### STATED EXERCISE
Go through the listing and return every line with "object" in it.

Items listed in a dataset
━━━━━━━━━━

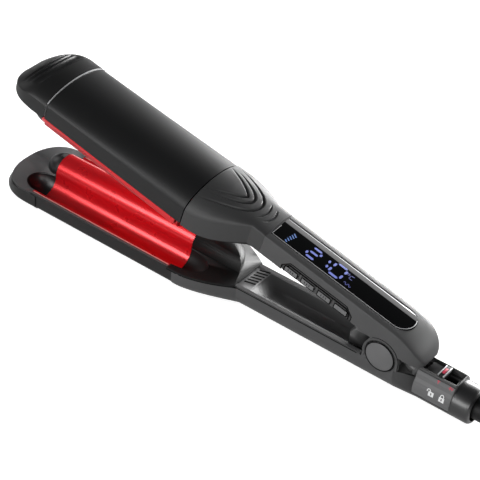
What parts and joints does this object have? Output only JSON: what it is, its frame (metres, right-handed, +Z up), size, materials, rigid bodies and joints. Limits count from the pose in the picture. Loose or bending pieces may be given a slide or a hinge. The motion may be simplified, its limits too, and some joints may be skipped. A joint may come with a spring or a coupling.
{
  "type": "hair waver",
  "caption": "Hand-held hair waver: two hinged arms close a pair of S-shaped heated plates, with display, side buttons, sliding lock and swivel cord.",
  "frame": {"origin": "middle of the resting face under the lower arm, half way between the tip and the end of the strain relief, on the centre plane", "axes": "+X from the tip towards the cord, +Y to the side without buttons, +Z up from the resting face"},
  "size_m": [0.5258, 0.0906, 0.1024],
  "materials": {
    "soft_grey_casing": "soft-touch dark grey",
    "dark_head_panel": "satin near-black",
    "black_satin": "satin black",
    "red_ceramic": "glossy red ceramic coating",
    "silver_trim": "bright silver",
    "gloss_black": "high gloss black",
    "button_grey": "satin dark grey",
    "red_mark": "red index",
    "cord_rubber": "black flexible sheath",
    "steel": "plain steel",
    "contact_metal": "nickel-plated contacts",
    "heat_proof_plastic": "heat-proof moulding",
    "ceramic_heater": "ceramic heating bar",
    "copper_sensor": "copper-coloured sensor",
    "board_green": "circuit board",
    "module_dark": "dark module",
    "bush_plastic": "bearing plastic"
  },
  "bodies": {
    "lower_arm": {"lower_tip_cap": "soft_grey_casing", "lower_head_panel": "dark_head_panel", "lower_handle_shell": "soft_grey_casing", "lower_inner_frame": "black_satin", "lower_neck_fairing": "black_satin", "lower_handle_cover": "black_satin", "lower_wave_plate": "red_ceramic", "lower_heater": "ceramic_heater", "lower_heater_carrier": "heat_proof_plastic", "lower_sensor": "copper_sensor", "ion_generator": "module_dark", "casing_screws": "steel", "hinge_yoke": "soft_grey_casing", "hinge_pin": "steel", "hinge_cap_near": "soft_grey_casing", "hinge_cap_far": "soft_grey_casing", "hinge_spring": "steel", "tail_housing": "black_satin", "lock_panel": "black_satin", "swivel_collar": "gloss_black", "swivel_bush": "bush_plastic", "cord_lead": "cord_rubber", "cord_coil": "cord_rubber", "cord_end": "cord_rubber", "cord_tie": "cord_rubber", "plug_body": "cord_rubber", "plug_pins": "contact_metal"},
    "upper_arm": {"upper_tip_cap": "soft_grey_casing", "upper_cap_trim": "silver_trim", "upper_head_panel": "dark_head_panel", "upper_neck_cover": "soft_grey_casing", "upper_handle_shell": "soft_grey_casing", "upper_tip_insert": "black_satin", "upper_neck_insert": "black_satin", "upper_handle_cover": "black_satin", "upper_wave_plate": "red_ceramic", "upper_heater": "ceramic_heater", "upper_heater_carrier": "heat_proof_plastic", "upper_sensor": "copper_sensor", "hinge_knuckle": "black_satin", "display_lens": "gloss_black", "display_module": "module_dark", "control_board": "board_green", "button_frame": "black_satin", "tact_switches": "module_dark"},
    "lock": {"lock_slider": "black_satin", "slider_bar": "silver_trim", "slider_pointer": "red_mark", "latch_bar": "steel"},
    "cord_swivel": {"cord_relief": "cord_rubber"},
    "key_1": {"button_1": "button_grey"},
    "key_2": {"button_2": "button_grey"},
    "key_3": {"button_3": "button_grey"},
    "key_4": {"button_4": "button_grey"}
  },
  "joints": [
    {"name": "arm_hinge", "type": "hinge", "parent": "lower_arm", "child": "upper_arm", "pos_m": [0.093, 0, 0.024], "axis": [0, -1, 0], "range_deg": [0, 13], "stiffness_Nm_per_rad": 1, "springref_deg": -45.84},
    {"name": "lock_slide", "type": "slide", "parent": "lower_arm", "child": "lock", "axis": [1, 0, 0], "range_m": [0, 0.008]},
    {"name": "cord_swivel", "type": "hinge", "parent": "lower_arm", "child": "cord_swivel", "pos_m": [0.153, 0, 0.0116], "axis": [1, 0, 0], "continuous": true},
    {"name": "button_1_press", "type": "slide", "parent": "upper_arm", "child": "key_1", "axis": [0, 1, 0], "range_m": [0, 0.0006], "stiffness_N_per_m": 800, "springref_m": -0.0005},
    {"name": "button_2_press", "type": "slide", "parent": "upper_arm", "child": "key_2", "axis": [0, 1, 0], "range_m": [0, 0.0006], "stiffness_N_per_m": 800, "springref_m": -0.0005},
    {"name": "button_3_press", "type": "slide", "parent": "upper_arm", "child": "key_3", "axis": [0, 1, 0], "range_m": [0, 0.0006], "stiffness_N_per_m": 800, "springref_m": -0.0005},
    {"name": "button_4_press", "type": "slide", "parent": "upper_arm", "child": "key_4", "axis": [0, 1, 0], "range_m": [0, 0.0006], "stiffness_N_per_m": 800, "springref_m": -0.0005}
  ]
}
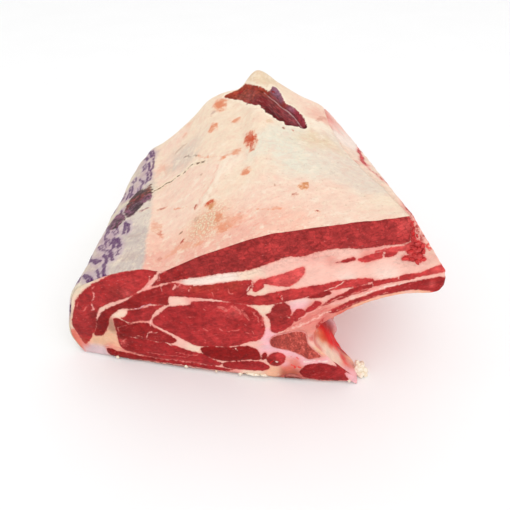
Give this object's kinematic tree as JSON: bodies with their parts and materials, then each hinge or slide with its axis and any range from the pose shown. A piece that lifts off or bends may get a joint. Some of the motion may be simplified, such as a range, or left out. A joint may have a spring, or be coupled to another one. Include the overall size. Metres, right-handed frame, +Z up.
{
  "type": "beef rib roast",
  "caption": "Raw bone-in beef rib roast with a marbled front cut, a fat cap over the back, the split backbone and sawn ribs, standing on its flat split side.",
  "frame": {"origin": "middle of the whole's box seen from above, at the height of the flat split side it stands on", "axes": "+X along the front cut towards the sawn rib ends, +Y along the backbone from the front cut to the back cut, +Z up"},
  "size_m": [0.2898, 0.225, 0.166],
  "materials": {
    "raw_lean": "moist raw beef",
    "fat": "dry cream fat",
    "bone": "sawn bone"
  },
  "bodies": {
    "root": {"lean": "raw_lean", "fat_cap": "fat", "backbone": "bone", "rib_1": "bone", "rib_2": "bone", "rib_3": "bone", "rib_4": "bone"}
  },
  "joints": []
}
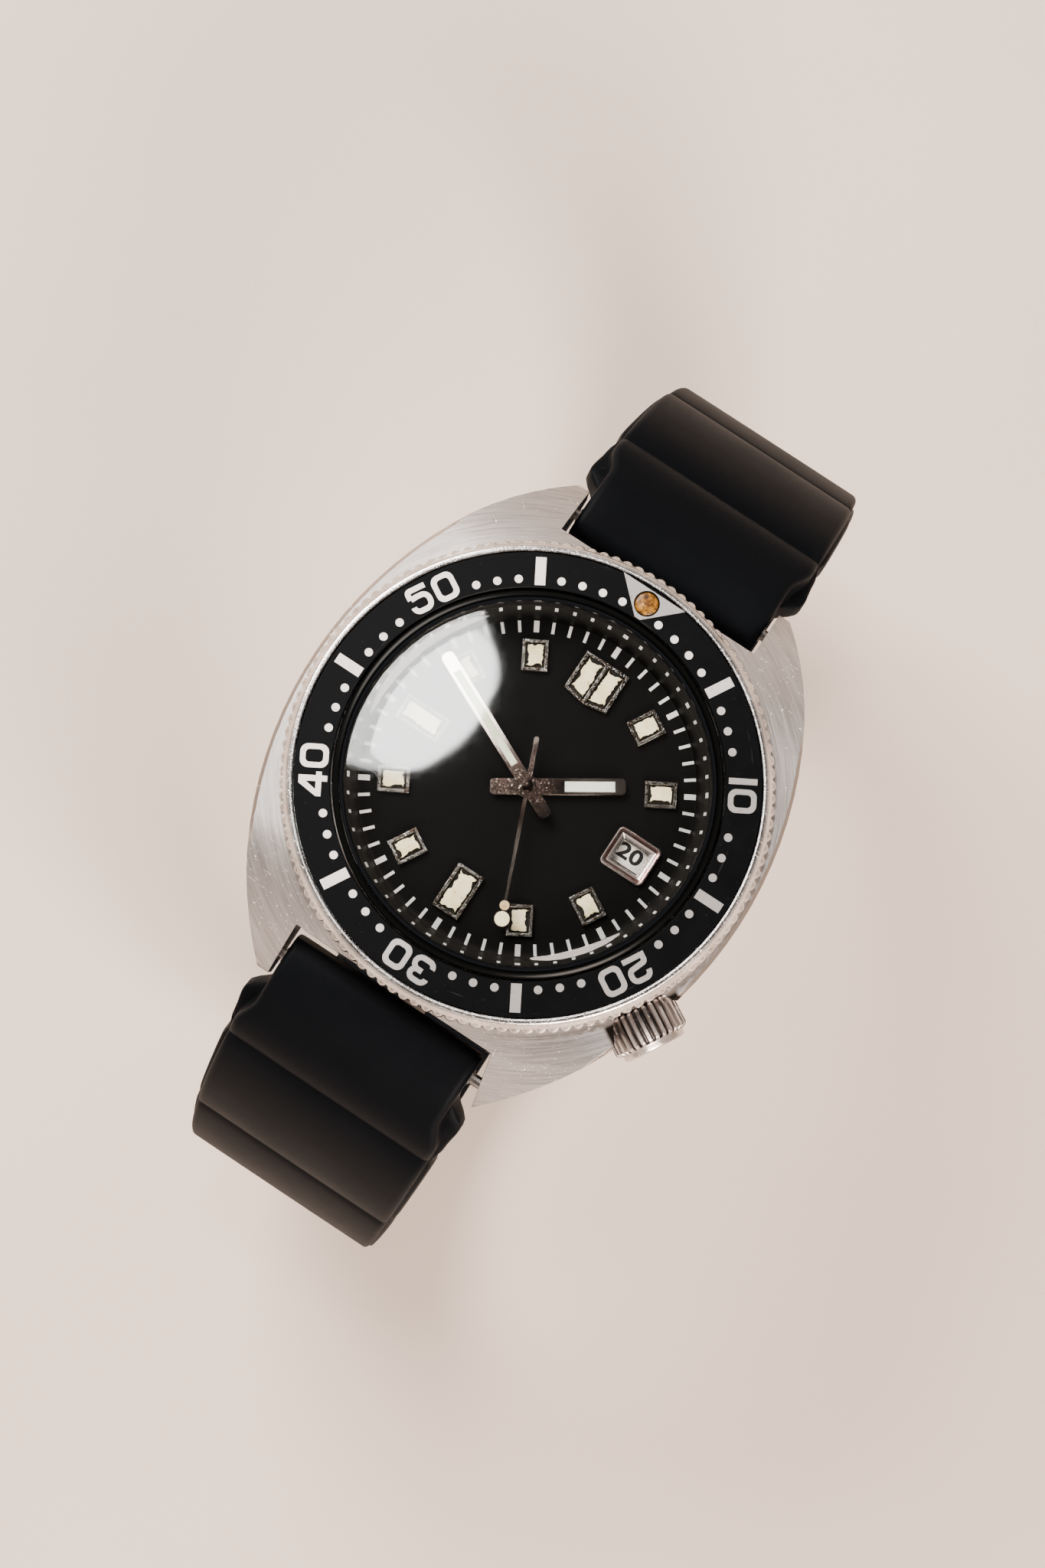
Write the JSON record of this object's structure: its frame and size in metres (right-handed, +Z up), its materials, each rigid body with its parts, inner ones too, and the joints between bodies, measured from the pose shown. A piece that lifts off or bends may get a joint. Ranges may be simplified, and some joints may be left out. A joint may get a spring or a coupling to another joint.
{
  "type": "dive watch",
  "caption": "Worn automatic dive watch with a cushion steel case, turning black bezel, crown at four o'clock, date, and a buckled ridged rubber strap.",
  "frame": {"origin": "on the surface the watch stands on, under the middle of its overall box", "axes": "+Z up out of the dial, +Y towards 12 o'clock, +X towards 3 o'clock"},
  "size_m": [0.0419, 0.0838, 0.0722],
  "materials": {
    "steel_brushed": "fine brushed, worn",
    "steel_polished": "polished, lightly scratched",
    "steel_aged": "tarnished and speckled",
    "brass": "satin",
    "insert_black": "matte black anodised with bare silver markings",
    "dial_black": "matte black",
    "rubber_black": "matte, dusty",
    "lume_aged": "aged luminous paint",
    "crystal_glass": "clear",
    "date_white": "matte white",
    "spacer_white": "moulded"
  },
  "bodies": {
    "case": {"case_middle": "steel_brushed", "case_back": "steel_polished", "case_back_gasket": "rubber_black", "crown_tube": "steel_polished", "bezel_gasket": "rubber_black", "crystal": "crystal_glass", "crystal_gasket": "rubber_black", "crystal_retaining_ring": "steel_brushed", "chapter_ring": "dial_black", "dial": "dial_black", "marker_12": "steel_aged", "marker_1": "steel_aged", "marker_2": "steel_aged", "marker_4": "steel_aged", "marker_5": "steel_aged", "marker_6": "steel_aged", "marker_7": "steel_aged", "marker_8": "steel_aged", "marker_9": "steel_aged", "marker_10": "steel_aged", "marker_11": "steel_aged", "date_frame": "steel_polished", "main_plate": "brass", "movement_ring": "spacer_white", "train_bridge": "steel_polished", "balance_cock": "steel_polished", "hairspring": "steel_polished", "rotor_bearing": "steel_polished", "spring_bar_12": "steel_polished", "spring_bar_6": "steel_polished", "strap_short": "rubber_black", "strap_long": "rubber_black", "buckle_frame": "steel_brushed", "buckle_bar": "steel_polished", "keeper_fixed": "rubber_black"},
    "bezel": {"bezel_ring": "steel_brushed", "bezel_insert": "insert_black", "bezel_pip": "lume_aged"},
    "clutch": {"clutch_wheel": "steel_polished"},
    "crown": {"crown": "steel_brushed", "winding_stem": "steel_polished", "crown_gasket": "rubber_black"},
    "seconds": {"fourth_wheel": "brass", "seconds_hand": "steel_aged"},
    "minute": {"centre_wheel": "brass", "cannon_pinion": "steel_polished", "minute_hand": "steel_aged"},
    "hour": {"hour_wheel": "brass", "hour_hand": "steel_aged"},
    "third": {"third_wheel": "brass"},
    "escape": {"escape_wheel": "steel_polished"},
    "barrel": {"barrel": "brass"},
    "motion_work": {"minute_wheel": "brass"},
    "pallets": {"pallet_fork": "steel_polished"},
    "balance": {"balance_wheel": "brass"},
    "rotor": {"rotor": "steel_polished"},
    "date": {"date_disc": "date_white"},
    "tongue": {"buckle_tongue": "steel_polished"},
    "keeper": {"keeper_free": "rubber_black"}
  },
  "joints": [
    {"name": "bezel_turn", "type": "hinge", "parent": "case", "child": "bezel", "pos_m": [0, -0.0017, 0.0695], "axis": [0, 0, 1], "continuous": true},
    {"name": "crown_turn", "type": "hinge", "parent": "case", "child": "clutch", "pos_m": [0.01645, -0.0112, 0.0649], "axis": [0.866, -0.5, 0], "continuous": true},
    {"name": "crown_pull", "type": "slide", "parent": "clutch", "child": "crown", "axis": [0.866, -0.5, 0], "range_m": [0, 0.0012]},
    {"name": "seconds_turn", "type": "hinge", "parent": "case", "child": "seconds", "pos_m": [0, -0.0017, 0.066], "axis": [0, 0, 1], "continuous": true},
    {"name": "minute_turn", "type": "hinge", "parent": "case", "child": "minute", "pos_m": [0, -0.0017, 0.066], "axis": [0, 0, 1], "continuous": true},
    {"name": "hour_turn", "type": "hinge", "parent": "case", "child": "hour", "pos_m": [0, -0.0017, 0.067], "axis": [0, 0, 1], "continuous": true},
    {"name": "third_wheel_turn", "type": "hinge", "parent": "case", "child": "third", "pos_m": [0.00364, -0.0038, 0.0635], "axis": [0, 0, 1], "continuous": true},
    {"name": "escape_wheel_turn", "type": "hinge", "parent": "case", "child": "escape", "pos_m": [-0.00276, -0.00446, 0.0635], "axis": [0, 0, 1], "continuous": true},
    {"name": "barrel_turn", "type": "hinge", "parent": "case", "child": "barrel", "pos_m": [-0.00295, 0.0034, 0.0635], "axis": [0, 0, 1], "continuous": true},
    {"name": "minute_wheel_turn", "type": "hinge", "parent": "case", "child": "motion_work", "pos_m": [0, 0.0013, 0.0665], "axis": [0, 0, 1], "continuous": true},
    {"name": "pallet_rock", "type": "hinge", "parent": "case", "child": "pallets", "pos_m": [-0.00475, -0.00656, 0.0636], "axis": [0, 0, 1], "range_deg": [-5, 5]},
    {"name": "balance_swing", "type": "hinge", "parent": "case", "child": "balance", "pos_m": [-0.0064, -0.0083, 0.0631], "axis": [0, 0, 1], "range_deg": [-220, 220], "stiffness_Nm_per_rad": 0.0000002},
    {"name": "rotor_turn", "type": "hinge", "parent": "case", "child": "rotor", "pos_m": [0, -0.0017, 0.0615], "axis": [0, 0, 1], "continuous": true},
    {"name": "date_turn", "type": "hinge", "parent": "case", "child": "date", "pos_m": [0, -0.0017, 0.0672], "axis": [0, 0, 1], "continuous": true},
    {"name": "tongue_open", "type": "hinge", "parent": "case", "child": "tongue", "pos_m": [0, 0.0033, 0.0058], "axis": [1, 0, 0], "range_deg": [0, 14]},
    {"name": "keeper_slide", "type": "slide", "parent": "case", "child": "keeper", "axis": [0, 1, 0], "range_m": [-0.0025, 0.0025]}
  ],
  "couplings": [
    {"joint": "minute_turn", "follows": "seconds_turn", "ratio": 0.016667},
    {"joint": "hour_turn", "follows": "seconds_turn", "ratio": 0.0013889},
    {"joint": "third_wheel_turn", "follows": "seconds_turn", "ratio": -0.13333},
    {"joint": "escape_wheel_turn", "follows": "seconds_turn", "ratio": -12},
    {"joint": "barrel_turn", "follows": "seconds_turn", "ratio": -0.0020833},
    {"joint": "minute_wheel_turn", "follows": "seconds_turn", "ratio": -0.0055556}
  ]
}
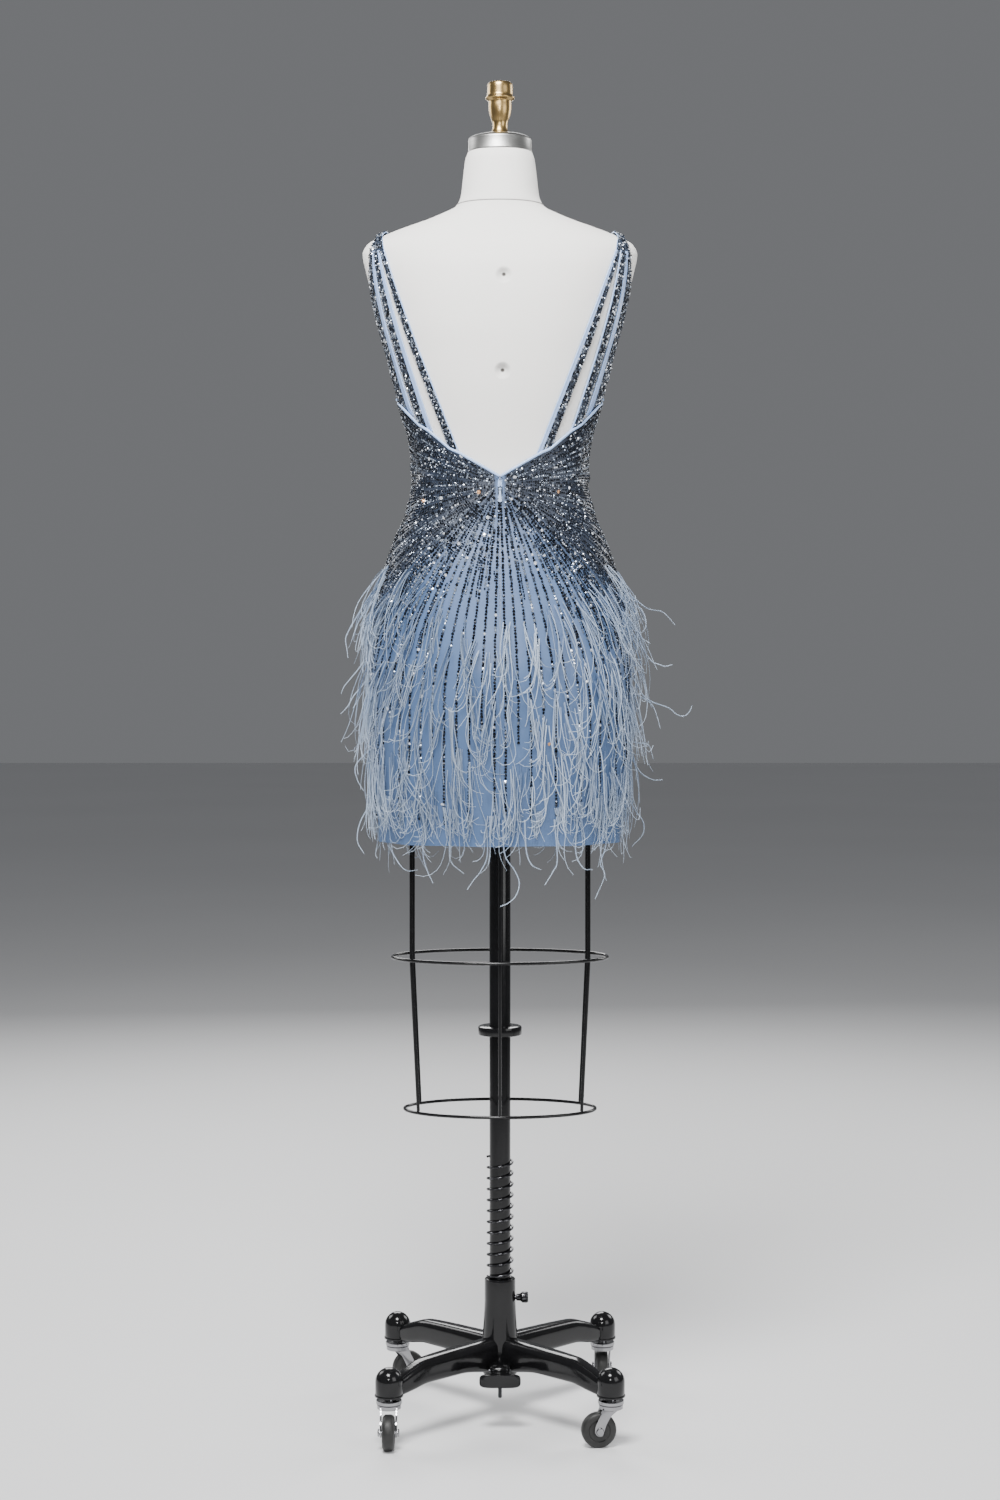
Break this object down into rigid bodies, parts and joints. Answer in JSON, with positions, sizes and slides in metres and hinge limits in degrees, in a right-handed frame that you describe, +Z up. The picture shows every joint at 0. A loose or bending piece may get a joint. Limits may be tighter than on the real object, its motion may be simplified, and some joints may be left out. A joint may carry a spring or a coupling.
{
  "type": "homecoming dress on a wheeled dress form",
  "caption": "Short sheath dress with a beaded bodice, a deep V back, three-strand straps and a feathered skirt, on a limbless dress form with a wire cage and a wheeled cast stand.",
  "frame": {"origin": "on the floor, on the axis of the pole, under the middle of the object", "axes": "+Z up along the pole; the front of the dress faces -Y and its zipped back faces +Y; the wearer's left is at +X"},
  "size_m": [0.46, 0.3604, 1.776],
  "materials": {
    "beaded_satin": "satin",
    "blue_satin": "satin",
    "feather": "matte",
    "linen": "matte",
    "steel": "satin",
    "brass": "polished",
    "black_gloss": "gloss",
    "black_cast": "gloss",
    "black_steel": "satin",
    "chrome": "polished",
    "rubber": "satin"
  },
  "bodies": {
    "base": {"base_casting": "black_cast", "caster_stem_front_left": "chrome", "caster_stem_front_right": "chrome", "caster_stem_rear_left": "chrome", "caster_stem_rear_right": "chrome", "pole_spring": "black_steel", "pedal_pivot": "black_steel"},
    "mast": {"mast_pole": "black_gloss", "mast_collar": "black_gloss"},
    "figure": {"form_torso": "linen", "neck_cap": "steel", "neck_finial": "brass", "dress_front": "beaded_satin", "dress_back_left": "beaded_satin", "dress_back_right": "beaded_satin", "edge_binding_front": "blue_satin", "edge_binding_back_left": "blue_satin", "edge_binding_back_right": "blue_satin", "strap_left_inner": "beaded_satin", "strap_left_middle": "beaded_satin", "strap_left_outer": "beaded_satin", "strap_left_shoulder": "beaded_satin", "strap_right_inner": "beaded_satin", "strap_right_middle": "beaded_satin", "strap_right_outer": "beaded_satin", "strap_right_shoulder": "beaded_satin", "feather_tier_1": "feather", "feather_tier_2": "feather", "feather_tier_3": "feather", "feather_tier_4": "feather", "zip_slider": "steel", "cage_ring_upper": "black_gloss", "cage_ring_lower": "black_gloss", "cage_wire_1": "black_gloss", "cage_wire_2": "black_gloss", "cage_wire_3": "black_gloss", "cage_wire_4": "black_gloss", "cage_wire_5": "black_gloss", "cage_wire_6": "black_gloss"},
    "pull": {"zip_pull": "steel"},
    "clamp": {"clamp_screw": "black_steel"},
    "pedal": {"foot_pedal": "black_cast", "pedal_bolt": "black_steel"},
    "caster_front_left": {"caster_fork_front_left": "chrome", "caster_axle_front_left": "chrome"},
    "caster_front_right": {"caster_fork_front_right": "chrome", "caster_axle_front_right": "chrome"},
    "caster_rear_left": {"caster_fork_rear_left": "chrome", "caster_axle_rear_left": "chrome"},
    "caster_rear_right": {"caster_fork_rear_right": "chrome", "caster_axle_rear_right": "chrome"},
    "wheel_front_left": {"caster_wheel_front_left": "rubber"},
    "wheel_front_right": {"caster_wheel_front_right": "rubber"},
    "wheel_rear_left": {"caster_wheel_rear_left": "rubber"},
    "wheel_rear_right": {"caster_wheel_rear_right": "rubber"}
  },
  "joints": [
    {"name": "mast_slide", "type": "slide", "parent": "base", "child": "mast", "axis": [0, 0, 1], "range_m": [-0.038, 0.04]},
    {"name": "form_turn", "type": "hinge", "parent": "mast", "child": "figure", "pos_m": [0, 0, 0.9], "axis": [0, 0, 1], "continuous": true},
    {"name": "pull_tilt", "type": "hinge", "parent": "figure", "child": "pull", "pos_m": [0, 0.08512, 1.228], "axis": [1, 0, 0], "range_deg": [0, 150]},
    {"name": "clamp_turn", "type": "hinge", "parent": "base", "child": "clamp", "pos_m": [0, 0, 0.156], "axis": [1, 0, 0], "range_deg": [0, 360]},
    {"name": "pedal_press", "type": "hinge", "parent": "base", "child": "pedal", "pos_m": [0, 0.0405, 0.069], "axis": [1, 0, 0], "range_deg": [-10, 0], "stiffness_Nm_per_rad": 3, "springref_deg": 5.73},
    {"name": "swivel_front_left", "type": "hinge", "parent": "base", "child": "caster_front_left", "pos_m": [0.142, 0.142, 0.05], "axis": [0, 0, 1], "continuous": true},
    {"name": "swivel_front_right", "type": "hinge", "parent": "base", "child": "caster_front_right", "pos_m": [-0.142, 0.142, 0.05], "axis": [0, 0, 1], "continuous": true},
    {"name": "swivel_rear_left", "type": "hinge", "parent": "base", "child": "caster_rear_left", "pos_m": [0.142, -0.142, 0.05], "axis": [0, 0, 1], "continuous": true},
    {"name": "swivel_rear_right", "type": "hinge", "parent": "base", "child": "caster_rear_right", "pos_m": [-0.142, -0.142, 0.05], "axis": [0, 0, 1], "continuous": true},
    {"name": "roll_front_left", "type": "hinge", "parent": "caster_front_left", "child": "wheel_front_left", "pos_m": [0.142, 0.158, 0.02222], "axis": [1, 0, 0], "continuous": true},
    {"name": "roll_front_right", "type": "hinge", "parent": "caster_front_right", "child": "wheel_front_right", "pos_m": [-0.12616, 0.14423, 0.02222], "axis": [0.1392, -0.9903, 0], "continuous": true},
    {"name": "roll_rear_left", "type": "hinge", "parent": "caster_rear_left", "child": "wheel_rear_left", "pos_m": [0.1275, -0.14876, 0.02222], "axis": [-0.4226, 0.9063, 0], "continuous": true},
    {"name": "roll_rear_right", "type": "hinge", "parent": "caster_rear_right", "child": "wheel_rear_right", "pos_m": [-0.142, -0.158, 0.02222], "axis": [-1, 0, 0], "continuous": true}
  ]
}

━━━━━━━━━━

### OUTPUT FOR THIS EXERCISE
What parts and joints does this object have? Output only JSON: what it is, its frame (metres, right-handed, +Z up), size, materials, rigid bodies and joints. Limits count from the pose in the picture. Loose or bending pieces may be given a slide or a hinge. The motion may be simplified, its limits too, and some joints may be skipped. A joint may come with a spring or a coupling.
Give this object's kinematic tree as JSON: bodies with their parts and materials, then each hinge or slide with its axis and any range from the pose shown. A piece that lifts off or bends may get a joint. Some of the motion may be simplified, such as a range, or left out. A joint may have a spring, or be coupled to another one. Include the overall size. Metres, right-handed frame, +Z up.
Write the JSON record of this object's structure: its frame and size in metres (right-handed, +Z up), its materials, each rigid body with its parts, inner ones too, and the joints between bodies, measured from the pose shown. A piece that lifts off or bends may get a joint. Ranges may be simplified, and some joints may be left out. A joint may get a spring or a coupling to another joint.
Break this object down into rigid bodies, parts and joints. Answer in JSON, with positions, sizes and slides in metres and hinge limits in degrees, in a right-handed frame that you describe, +Z up. The picture shows every joint at 0. A loose or bending piece may get a joint. Limits may be tighter than on the real object, its motion may be simplified, and some joints may be left out. A joint may carry a spring or a coupling.
  "frame": {"origin": "on the floor, on the axis of the pole, under the middle of the object", "axes": "+Z up along the pole; the front of the dress faces -Y and its zipped back faces +Y; the wearer's left is at +X"},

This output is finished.